Object modeling scripts:

=======

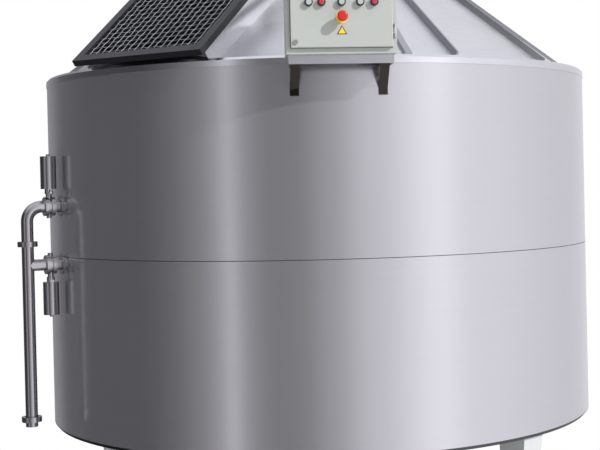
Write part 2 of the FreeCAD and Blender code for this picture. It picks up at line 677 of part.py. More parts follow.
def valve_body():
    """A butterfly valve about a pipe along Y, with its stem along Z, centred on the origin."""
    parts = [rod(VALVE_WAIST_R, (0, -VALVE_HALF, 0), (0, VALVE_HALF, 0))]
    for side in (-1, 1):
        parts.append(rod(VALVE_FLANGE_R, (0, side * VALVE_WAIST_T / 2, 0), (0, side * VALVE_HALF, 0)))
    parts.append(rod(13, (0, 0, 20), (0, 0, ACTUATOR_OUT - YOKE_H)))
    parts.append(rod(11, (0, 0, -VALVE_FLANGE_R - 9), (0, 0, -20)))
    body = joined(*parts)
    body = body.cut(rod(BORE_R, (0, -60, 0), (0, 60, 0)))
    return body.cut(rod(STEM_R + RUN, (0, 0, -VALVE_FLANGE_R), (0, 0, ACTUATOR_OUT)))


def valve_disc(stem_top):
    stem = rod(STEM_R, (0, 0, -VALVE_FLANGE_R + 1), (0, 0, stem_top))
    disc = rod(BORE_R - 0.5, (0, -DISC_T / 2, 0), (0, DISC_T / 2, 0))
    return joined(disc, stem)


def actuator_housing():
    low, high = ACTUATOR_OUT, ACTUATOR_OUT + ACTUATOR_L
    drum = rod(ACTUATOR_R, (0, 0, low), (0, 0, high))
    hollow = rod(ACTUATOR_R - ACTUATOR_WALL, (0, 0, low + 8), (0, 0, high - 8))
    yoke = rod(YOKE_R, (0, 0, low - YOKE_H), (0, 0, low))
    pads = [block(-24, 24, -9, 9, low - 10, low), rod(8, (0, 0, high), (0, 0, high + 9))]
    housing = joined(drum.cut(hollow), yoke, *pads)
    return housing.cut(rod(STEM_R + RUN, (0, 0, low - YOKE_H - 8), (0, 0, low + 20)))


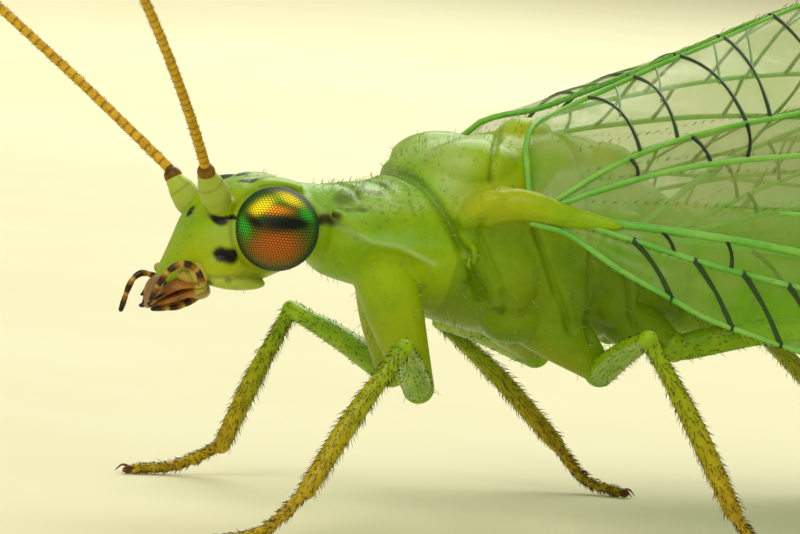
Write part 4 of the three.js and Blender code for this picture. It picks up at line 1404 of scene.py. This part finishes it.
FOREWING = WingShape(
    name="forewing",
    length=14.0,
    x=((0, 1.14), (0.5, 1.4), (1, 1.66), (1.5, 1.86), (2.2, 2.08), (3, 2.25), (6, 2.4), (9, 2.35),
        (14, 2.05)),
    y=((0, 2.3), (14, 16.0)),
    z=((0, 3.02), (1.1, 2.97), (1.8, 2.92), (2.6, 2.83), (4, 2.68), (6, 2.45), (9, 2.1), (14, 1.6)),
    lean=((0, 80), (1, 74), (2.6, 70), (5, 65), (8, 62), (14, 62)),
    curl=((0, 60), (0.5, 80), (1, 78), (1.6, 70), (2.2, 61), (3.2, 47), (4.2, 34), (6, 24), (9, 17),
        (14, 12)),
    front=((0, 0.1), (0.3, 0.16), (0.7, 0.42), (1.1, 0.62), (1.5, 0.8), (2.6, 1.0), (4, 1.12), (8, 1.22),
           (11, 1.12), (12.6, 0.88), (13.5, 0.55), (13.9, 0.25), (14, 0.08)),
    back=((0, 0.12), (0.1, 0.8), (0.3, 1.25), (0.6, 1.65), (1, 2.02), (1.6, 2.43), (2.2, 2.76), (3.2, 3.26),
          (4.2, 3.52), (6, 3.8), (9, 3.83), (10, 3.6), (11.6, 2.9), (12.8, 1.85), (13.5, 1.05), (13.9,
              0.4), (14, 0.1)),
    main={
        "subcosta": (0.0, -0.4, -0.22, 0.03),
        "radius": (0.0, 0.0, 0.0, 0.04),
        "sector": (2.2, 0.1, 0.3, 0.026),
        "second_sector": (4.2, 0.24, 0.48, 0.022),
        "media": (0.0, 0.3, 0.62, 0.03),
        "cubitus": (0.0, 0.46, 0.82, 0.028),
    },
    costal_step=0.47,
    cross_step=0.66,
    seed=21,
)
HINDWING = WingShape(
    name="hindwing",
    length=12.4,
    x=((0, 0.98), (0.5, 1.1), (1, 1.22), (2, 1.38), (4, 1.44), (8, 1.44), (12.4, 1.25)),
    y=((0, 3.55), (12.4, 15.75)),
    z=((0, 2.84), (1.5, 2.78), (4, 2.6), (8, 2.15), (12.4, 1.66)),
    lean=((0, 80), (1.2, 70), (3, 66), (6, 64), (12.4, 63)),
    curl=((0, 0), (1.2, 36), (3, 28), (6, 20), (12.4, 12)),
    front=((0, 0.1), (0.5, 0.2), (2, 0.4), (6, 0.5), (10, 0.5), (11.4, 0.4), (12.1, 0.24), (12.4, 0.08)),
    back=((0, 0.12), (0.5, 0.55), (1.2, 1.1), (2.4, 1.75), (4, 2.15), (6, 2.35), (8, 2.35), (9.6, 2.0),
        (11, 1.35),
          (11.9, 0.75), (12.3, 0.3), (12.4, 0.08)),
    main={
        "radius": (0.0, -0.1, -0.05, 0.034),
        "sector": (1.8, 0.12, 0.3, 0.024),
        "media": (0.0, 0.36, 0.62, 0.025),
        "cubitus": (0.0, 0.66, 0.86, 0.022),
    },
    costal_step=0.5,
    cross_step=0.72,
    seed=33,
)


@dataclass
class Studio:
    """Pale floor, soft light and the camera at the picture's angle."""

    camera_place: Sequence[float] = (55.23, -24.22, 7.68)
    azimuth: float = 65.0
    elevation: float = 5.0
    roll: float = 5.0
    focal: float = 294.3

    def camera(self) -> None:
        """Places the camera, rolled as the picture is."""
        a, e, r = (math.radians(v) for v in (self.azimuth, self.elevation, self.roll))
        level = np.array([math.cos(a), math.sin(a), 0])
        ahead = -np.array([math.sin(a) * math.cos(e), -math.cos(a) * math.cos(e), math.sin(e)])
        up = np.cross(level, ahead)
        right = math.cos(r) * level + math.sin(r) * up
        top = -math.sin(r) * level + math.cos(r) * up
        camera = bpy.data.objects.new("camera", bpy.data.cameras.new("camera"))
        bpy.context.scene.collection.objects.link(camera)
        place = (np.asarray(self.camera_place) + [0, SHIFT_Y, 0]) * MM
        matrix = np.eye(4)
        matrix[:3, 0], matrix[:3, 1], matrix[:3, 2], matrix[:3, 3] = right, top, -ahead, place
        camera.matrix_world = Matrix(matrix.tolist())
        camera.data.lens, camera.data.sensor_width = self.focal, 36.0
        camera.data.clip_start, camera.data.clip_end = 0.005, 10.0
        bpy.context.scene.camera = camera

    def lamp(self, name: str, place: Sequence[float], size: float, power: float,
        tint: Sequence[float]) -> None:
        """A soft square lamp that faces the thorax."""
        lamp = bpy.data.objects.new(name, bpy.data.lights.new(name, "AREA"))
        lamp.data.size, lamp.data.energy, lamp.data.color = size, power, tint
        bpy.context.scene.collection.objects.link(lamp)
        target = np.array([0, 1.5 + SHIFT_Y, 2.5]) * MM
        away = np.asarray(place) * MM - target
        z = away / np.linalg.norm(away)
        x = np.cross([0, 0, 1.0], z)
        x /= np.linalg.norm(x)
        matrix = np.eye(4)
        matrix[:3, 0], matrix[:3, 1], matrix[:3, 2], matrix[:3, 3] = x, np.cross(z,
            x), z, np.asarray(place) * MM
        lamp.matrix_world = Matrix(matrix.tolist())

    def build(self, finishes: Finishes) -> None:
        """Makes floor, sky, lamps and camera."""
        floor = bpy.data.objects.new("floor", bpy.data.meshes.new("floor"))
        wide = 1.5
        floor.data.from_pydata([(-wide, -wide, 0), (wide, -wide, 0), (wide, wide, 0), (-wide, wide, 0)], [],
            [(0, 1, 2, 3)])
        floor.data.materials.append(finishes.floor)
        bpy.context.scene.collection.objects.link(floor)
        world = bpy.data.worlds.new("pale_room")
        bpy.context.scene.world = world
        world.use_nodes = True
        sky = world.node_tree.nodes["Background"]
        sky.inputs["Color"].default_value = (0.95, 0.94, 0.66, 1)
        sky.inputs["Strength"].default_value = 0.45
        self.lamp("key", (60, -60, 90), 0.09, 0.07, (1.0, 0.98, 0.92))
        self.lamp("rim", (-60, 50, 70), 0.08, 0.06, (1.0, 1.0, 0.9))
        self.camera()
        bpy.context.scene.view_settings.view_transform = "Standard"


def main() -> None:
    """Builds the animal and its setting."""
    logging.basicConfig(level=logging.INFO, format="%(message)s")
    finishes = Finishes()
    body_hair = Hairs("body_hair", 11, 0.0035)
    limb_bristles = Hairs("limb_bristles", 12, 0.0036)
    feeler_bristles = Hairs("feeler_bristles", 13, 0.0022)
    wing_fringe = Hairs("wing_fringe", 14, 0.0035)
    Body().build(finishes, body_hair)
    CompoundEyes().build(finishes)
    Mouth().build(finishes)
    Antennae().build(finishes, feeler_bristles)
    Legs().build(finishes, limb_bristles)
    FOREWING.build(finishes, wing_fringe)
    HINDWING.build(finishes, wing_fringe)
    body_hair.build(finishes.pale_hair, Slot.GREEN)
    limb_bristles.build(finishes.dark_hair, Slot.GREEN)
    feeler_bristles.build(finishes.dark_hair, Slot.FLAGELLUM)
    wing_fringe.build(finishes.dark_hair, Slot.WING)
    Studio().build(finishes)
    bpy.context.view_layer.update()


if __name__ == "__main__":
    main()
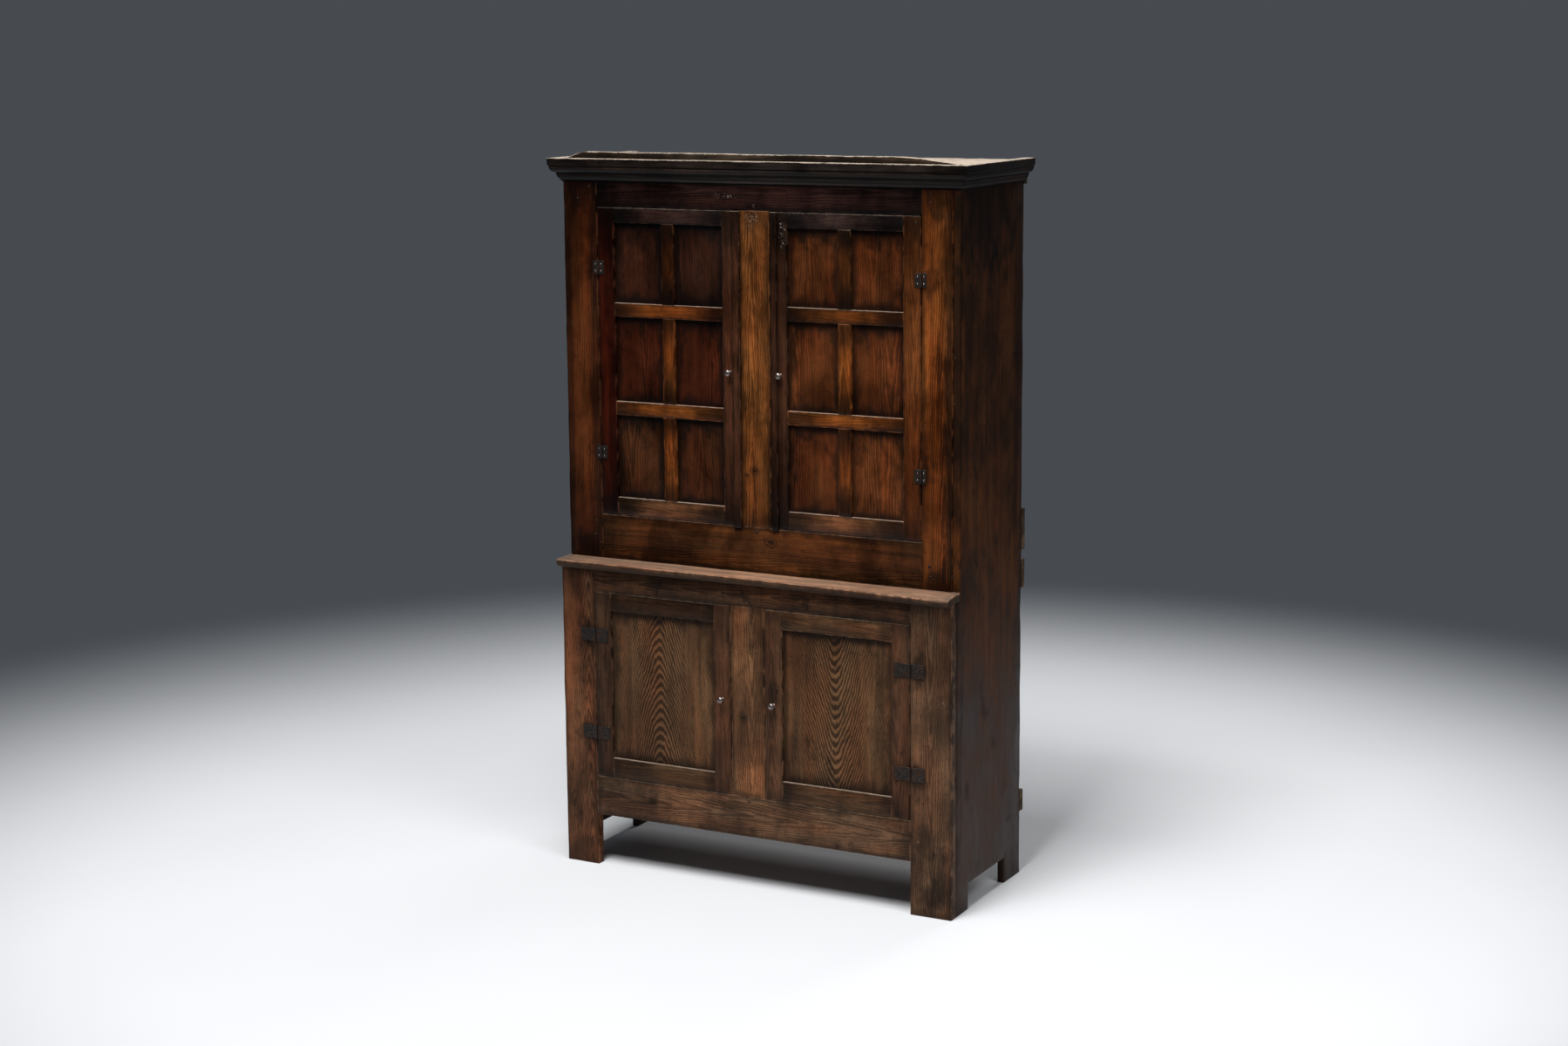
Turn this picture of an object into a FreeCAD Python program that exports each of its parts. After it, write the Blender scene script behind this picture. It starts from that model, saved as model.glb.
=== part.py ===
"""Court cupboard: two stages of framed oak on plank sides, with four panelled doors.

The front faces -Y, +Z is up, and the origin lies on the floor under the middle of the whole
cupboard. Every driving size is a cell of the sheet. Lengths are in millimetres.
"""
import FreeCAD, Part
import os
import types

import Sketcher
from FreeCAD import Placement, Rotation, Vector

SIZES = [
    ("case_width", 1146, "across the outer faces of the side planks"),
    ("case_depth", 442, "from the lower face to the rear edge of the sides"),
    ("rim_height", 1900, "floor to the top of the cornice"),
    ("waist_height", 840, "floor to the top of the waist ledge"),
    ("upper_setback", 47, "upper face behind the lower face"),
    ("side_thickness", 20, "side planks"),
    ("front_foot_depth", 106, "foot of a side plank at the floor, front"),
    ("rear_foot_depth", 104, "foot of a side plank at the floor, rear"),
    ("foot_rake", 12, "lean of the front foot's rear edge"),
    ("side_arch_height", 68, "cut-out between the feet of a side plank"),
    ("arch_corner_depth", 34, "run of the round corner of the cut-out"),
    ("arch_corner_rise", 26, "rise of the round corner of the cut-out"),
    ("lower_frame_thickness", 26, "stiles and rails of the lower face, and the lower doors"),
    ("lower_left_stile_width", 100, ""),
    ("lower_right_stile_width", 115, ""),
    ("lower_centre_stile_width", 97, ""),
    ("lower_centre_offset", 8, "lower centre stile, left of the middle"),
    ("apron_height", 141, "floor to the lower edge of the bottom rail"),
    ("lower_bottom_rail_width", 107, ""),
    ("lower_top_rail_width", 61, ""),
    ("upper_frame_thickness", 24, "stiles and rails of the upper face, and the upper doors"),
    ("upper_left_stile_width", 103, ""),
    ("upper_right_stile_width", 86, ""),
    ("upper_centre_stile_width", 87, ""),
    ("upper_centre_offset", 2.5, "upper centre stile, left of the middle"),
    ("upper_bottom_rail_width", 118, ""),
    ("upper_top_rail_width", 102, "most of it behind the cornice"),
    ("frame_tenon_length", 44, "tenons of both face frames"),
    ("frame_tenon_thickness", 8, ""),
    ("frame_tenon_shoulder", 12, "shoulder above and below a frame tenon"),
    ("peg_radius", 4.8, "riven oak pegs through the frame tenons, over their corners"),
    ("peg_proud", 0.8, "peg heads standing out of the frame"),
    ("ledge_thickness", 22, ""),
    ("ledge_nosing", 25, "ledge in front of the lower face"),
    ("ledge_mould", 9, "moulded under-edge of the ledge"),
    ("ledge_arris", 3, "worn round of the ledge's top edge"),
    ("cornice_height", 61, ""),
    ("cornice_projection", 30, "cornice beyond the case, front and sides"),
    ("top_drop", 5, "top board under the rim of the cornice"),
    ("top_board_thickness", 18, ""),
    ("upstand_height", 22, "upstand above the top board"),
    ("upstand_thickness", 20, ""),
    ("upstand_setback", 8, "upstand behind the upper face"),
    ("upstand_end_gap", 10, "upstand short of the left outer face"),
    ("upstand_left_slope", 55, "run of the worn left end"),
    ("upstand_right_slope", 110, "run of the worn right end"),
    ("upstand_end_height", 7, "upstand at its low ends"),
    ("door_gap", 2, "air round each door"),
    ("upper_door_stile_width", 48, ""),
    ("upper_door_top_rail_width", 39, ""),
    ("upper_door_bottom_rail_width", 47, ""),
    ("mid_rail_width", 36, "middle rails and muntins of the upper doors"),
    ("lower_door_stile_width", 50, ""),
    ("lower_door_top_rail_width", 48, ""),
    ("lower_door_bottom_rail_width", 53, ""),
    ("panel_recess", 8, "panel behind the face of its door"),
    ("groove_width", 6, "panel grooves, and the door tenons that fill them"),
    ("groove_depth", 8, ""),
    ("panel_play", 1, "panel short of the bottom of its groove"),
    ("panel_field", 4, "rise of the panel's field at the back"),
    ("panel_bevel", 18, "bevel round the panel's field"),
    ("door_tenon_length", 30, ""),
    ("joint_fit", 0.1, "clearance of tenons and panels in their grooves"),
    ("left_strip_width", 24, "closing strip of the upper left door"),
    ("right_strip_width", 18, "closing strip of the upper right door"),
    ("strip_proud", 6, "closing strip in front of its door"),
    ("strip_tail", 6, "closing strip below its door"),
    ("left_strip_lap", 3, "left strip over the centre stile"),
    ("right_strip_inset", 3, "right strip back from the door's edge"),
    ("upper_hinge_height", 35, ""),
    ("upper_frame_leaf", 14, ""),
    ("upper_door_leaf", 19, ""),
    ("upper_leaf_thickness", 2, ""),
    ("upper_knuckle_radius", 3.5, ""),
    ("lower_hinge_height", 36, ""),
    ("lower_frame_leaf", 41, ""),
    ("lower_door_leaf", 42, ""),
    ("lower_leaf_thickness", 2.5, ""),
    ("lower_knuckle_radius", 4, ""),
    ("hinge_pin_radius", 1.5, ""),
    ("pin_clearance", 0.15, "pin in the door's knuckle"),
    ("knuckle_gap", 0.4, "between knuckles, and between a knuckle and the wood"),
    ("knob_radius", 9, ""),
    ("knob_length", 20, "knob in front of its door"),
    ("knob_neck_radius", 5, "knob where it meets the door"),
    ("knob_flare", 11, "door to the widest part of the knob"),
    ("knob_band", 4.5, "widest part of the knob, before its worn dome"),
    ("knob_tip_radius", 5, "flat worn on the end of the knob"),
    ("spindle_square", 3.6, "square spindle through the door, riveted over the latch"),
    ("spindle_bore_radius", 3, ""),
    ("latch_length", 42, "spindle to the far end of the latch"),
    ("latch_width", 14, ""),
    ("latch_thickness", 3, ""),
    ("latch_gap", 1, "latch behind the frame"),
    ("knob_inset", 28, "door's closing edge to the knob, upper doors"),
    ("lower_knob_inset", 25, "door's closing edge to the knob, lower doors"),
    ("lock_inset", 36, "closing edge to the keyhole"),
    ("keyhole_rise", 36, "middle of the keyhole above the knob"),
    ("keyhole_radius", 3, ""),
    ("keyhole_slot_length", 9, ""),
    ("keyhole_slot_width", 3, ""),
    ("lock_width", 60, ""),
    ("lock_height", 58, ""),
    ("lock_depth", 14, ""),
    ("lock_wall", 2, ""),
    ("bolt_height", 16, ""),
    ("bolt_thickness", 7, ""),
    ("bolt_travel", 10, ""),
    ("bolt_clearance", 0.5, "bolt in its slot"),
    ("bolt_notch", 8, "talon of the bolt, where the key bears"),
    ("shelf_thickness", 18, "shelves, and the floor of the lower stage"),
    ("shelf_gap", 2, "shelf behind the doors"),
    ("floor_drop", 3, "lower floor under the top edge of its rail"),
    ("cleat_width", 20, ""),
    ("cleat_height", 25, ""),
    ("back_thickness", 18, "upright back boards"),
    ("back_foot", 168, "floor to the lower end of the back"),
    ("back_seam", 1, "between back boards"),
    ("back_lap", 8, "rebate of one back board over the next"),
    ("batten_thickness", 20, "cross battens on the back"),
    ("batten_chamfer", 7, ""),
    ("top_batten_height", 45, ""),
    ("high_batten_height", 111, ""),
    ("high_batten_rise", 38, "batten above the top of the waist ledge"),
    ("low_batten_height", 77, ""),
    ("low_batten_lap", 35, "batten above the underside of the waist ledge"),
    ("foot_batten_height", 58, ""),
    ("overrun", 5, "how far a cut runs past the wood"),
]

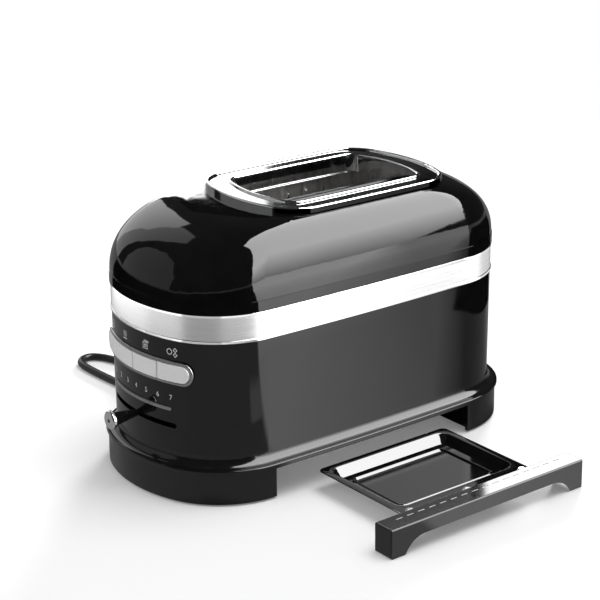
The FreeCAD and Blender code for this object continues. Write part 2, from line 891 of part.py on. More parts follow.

=======

Given request:
From the entries above, return each line with the word "follow" in it.

Exercise output:
Write part 2 of the FreeCAD and Blender code for this picture. It picks up at line 677 of part.py. More parts follow.
The FreeCAD and Blender code for this object continues. Write part 2, from line 891 of part.py on. More parts follow.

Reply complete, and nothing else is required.